I like to know how things work, its a way to feel in control that will be familiar to many of you. So while I am going through my feelings, I tell the story to say that you too may get to feeling some outsized feelings, and that these feelings may attach to inexplicable things or events. First and foremost, you are not alone. I believe many of us are going through something like this.
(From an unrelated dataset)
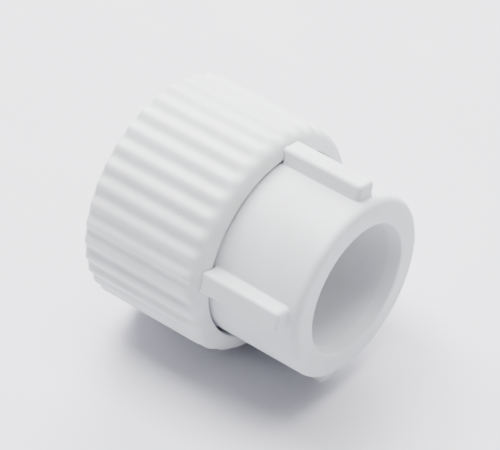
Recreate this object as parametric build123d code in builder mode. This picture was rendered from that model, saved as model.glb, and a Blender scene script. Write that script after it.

Second, if you do not feel your feels and figure out how to move through it, your grief can be weaponized against you. I am noticing that TikTok, where I encountered and then followed the story of Hope, is now serving me a lot of similar animal-in-peril content, like they have my number. Stirring up our emotions, and then being able to direct or misdirect us though the tether of our collective grief, is something I am keeping an eye on. Look out for content that evokes feelings, images that provoke strong reactions. Ask questions about how that all works.

—

Coming back the the Angel of History, when you look at the image, you will not see all the things that Benjamin saw there: the piles of debris, the gusts of wind. It was his interpretation, what he made of an image with which he lived day in day out. The images we live with, day in day out, serve as mirrors for us. We project onto them, and they mirror back to us things that we cannot look at directly. What we consume, image-wise, can make a huge difference in our survivals passing through this difficult time. Make an effort to surround yourself with images that nourish and support you. Art is one of the surest ways to maintain our sanity, an antidote but also, if we are not careful, poison.